## Begin Recorded data

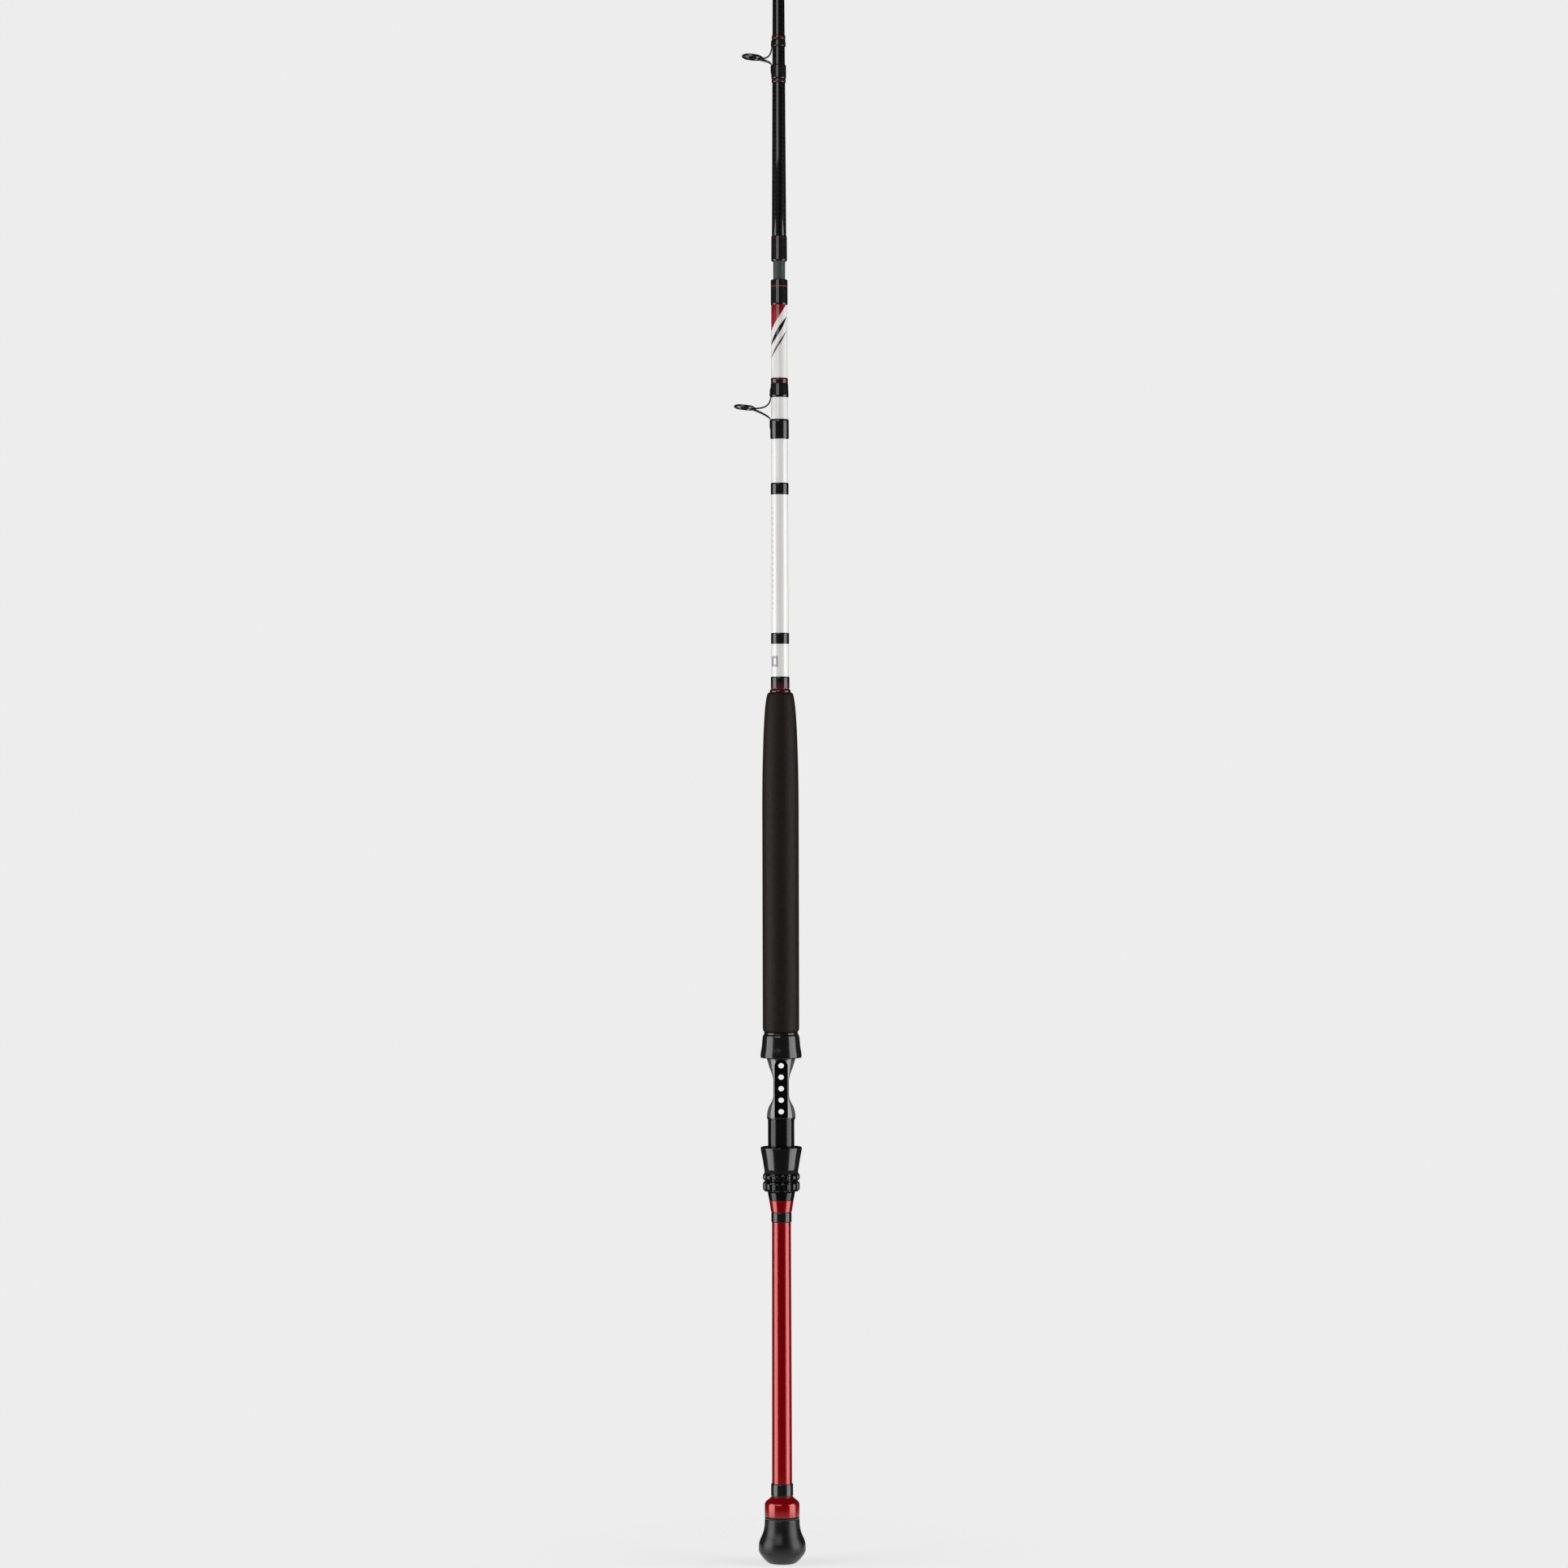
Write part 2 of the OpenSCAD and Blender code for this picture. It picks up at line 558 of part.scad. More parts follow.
gimbal();
butt_tube();
butt_lower_wrap();
butt_top_wrap();
seat_tail_trim();
seat_tail_cone();
reel_seat_body();
seat_inlays();
fixed_hood();
fixed_hood_liner();
foregrip();
foregrip_check();
foregrip_wrap();
lower_blank();
decor_wrap_lower();
decor_wrap_upper();
ferrule_wrap();
ferrule_spigot();
guide_1_trim();
moving_hood();
moving_hood_liner();
nut_retaining_ring();
hood_nut();
lock_nut();
butt_cap();
tip_blank();
tip_base_wrap();
tip_guide_trims();
guide_frame(GUIDES[0]);  // guide_1_frame
guide_ring(GUIDES[0]);  // guide_1_ring
guide_wraps(GUIDES[0]);  // guide_1_wraps
guide_frame(GUIDES[1]);  // guide_2_frame
guide_ring(GUIDES[1]);  // guide_2_ring
guide_wraps(GUIDES[1]);  // guide_2_wraps
guide_frame(GUIDES[2]);  // guide_3_frame
guide_ring(GUIDES[2]);  // guide_3_ring
guide_wraps(GUIDES[2]);  // guide_3_wraps
guide_frame(GUIDES[3]);  // guide_4_frame
guide_ring(GUIDES[3]);  // guide_4_ring
guide_wraps(GUIDES[3]);  // guide_4_wraps
guide_frame(GUIDES[4]);  // guide_5_frame
guide_ring(GUIDES[4]);  // guide_5_ring
guide_wraps(GUIDES[4]);  // guide_5_wraps
guide_frame(GUIDES[5]);  // guide_6_frame
guide_ring(GUIDES[5]);  // guide_6_ring
guide_wraps(GUIDES[5]);  // guide_6_wraps
tip_top_sleeve();
tip_top_frame();
tip_top_ring();
tip_top_wrap();
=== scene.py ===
"""Looks for the two-piece boat rod: smooth turned pieces, guides, wraps and materials on the CAD frame.

Profiles are in millimetres and turn round the rod's axis, Z. Objects are in metres.
"""

import math

import bmesh
import bpy
from mathutils import Matrix, Vector


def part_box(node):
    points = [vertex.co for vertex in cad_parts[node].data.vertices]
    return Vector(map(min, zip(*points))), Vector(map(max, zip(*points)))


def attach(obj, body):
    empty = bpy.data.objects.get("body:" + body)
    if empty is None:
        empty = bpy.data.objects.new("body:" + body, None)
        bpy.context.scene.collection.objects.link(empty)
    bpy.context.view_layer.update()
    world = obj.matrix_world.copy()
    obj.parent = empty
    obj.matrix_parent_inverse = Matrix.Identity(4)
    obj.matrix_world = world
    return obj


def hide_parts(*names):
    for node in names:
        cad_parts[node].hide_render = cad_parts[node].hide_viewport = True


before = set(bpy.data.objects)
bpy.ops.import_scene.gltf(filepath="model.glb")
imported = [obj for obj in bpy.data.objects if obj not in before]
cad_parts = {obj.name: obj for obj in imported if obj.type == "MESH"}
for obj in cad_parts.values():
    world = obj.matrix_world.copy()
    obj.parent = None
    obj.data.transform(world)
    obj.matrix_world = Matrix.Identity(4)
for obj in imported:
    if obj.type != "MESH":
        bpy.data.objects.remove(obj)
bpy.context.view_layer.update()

MM = 0.001
BUTT = "butt_section"
TIP = "tip_section"
HOOD = "moving_hood"
GUIDES = range(1, 7)

# A radius below ON_AXIS is a point on the rod's axis, and radii nearer to each other than SAME count as
# equal. GLUE is the gap between two glued pieces.
ON_AXIS = 1e-6
SAME = 0.05
GLUE = 0.05

# Facets round a turned piece, and the angle in degrees above which an edge stays sharp.
SEGMENTS = 96
FINE_SEGMENTS = 128
SEAT_SEGMENTS = 144
NUT_SEGMENTS = 192
RING_SEGMENTS = 72
SMALL_SEGMENTS = 48
HOLE_SEGMENTS = 32
SHARP = 40
CUT_SHARP = 32


# ---- Outlines of turned CAD nodes ----

# The normal of an end face has less than this share of lean away from the axis or towards it.
END_LEAN = 1e-3


def span(node):
    """Lowest and highest height of a CAD node, in millimetres."""
    low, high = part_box(node)
    return low.z / MM, high.z / MM


def outline(node, facing=1):
    """Outer (facing 1) or inner (facing -1) line of a turned CAD node, as [(radius, height), ...]."""
    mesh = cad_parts[node].data
    line = {}
    for face in mesh.polygons:
        outward = face.normal.x * face.center.x + face.normal.y * face.center.y
        if outward * facing <= END_LEAN * math.hypot(face.center.x, face.center.y):
            continue
        for index in face.vertices:
            x, y, z = mesh.vertices[index].co / MM
            height = round(z, 2)
            line[height] = max(line.get(height, 0), math.hypot(x, y))
    return simple([(radius, height) for height, radius in sorted(line.items())])


def simple(line, tolerance=0.02):
    """A line without the points that its neighbours already give."""
    if len(line) < 3:
        return line
    kept = [line[0]]
    for here, ahead in zip(line[1:], line[2:]):
        back = kept[-1]
        share = (here[1] - back[1]) / (ahead[1] - back[1])
        if abs(back[0] + (ahead[0] - back[0]) * share - here[0]) > tolerance:
            kept.append(here)
    return kept + [line[-1]]


def radius_at(line, height):
    """Radius of a line at a height."""
    for (r0, z0), (r1, z1) in zip(line, line[1:]):
        if height <= z1:
            return r0 + (r1 - r0) * (height - z0) / (z1 - z0)
    return line[-1][0]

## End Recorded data

▸ **Requirements**: Proceeding from the line containing "tip_guide_trims();" through the line containing "obj.matrix_parent_inverse = Matrix.Identity(4)", transcribe the lines above exactly, both end lines included.

▸ **Worked solution**:
tip_guide_trims();
guide_frame(GUIDES[0]);  // guide_1_frame
guide_ring(GUIDES[0]);  // guide_1_ring
guide_wraps(GUIDES[0]);  // guide_1_wraps
guide_frame(GUIDES[1]);  // guide_2_frame
guide_ring(GUIDES[1]);  // guide_2_ring
guide_wraps(GUIDES[1]);  // guide_2_wraps
guide_frame(GUIDES[2]);  // guide_3_frame
guide_ring(GUIDES[2]);  // guide_3_ring
guide_wraps(GUIDES[2]);  // guide_3_wraps
guide_frame(GUIDES[3]);  // guide_4_frame
guide_ring(GUIDES[3]);  // guide_4_ring
guide_wraps(GUIDES[3]);  // guide_4_wraps
guide_frame(GUIDES[4]);  // guide_5_frame
guide_ring(GUIDES[4]);  // guide_5_ring
guide_wraps(GUIDES[4]);  // guide_5_wraps
guide_frame(GUIDES[5]);  // guide_6_frame
guide_ring(GUIDES[5]);  // guide_6_ring
guide_wraps(GUIDES[5]);  // guide_6_wraps
tip_top_sleeve();
tip_top_frame();
tip_top_ring();
tip_top_wrap();
=== scene.py ===
"""Looks for the two-piece boat rod: smooth turned pieces, guides, wraps and materials on the CAD frame.

Profiles are in millimetres and turn round the rod's axis, Z. Objects are in metres.
"""

import math

import bmesh
import bpy
from mathutils import Matrix, Vector


def part_box(node):
    points = [vertex.co for vertex in cad_parts[node].data.vertices]
    return Vector(map(min, zip(*points))), Vector(map(max, zip(*points)))


def attach(obj, body):
    empty = bpy.data.objects.get("body:" + body)
    if empty is None:
        empty = bpy.data.objects.new("body:" + body, None)
        bpy.context.scene.collection.objects.link(empty)
    bpy.context.view_layer.update()
    world = obj.matrix_world.copy()
    obj.parent = empty
    obj.matrix_parent_inverse = Matrix.Identity(4)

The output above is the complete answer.